# The sin of being 5 at a concert (or, how to deal with rude adults)



## hreichgott (Dec 31, 2012)

My daughter and I often go to concerts. We go in the afternoon, not at night, and we talk about the music beforehand. Also, we bring books. Sometimes she looks at the books and sometimes not. We have been doing this since she was tiny. She is now 5. 

Let me add as background that my daughter is from a musical family on both sides, and is herself an enthusiastic piano student with the attention span to practice for 20 minutes to an hour a day. We as parents probably err more on the side of strictness than otherwise. There are clear expectations for how she is to behave at concerts: no talking, no kicking, stay in seat etc. Usually she's riveted during some pieces, and twitchy but reasonably self-controlled during others. (Often those are the same pieces during which I am riveted or twitchy.) At times when she was younger she was not able to behave and she was removed to the lobby.

Today we were at a concert and two women in the seats in front of us had frequent and negative reactions to my daughter. Turning around and glaring, saying loudly "SHH!" And what disruptive behavior was my daughter engaging in? Turning pages. In her program and then in one of her books. At one point during the second half one of the women actually put her hand in my daughter's lap, on top of the book, and said "STOP IT."

Each time I protested, "She is only turning pages. The adults do the same." No response from the women. 

The gentleman to my left also turned his program's pages during the concert. They made noise. No one scolded him.
The gentleman to my right had noisy shoes that he frequently shuffled and readjusted on the floor. They were louder than turning pages. No one scolded him.

Sadly, this is not the first time such things have happened to us at concerts. And it's always women who glare or scold my child.

What is this about? Are the standards for concert behavior different for 5-year-olds than for adults? Is the sound of a page turning really so disruptive, and people just feel more free to scold a 5-year-old stranger than an adult stranger? Are 5-year-olds just not supposed to love classical concerts?


----------



## PetrB (Feb 28, 2012)

No matter what you have done, and are now used to, a child that age is probably turning pages at a higher frequency than the rest of the audience. (pages often turn in a collective "Korean Unison" if there is a vocal text or a programmatic piece detailed in the concert program.)

I would re-think your daughter and page-turning in the light that any minority might be (sadly) forced to think and behave -- you've got to be better than all the non-minority folks who are ready to criticize.

It sounds as if she has enough sense and ability to concentrate that she could happily learn how to turn those pages almost silently.

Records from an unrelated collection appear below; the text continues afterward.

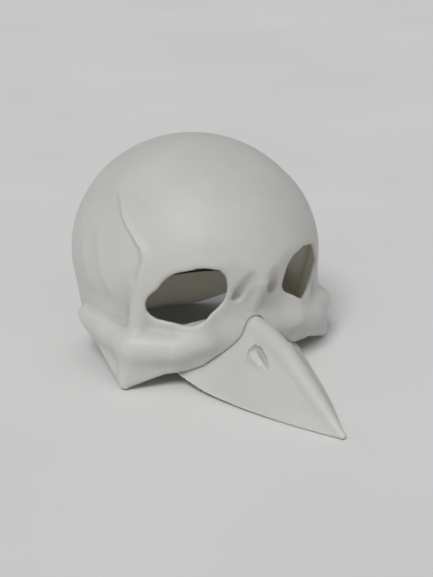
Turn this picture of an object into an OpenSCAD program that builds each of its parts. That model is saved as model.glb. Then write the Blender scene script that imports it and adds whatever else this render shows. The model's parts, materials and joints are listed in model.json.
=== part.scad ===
// Bird-skull masquerade mask: rigid cranium, separate upper beak, head pads and nape strap.
// Millimetres. The face looks along -Y, the wearer's left is +X, and +Z is up.
// The origin lies on the table plane under the centre of the dome.

/* [Cranium] */
// Outer half width of the dome
dome_half_w = 103.7; // [95:1:115]
// Outer half length of the dome
dome_half_l = 109; // [100:1:125]
// Outer half height of the dome
dome_half_h = 99.4; // [90:1:110]
// Height of the dome centre above the table
dome_z = 84.7; // [75:0.1:95]
// Thickness of the cast wall
wall = 4; // [3:0.5:6]
// Half width of the neck skirt at its widest
skirt_half_w = 94; // [85:1:100]
// Half length of the neck skirt
skirt_half_l = 90; // [80:1:100]
// Height of the arch over each ear
ear_arch_h = 34; // [10:1:45]

/* [Eye openings] */
// Radius of the wide end beside the nose
eye_r_nose = 19.5; // [16:0.5:22]
// Radius in the middle
eye_r_middle = 22; // [18:0.5:25]
// Radius of the narrow end at the temple
eye_r_temple = 10.5; // [7:0.5:14]

/* [Beak] */
// Distance from the origin to the beak tip
beak_reach = 212; // [190:1:240]
// Wall of the beak casting
beak_wall = 3.5; // [2.5:0.5:5]
// Radius of the rounded top ridge
culmen_r = 7; // [5:0.5:9]
// Gap between the beak root and the cranium rim
seam_gap = 0.3; // [0.2:0.1:0.6]

/* [Nape strap] */
// Width of the nape strap
strap_w = 18; // [14:1:22]
// Thickness of the nape strap
strap_t = 1.8; // [1.4:0.2:2.4]
// Height of the strap pivot above the table
pivot_z = 50; // [42:1:54]
// Distance of the strap pivot behind the origin
pivot_y = 10; // [0:1:20]
// Distance of the nape run behind the origin
nape_y = 80; // [74:1:84]
// Drop of the nape run below the pivot
nape_drop = 12; // [8:1:16]

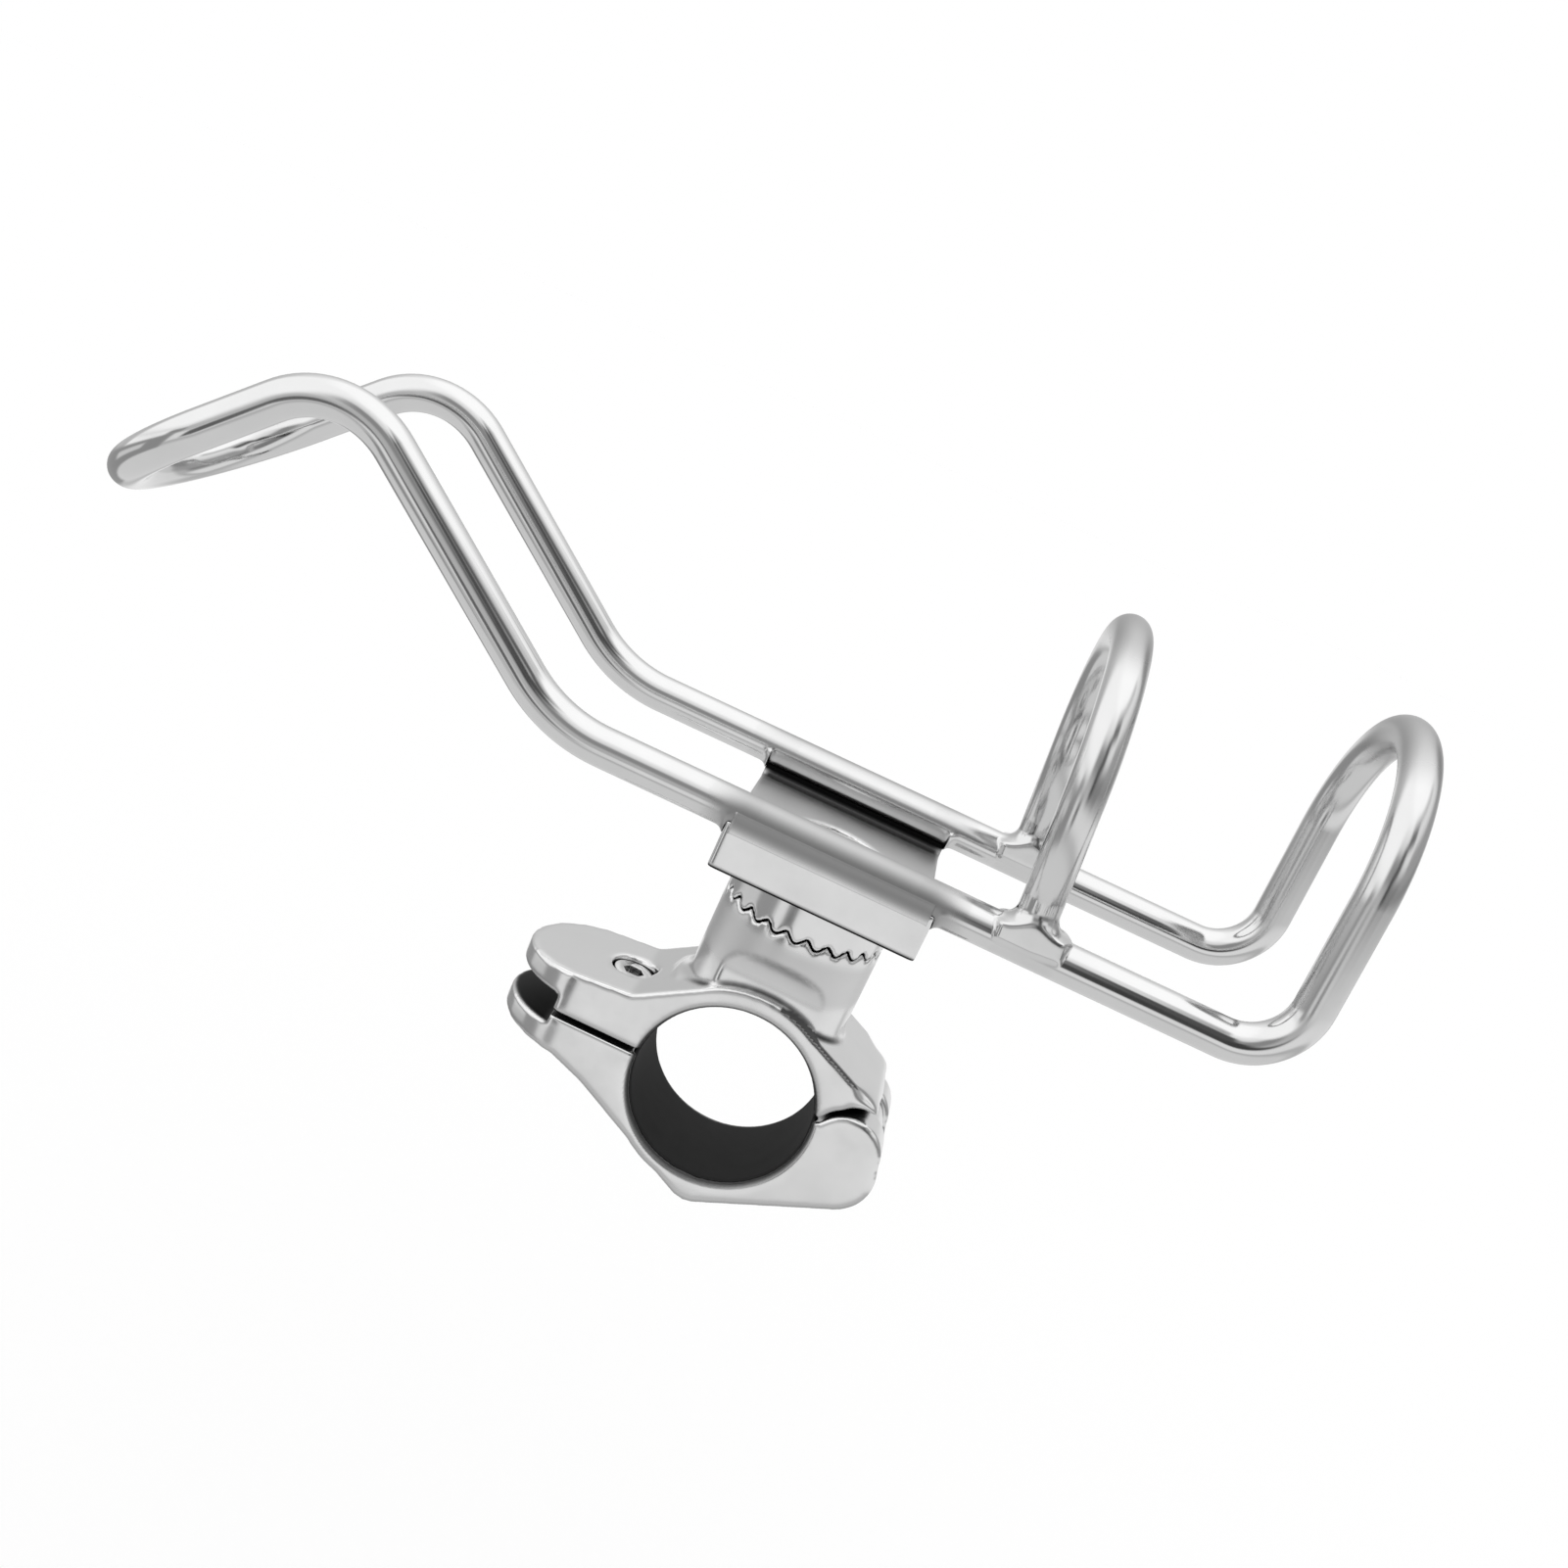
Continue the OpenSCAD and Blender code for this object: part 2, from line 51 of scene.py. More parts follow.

I've been to concerts in Europe where children her age were in the audience, and they did not need the distraction of a book while in attendance. Don't, by any means, stop bringing her, but I advocate teaching the secret pleasure game of the silent page-turn 

I do congratulate both you and your daughter for how it has gone so far, and from what you've said of her, I'm certain without knowing her that you can get her to learn to turn those pages with silent aplomb.

P.s. Children are often treated badly (or pushed to the margins or back of the line) when they are in the minority, and that ain't right!


----------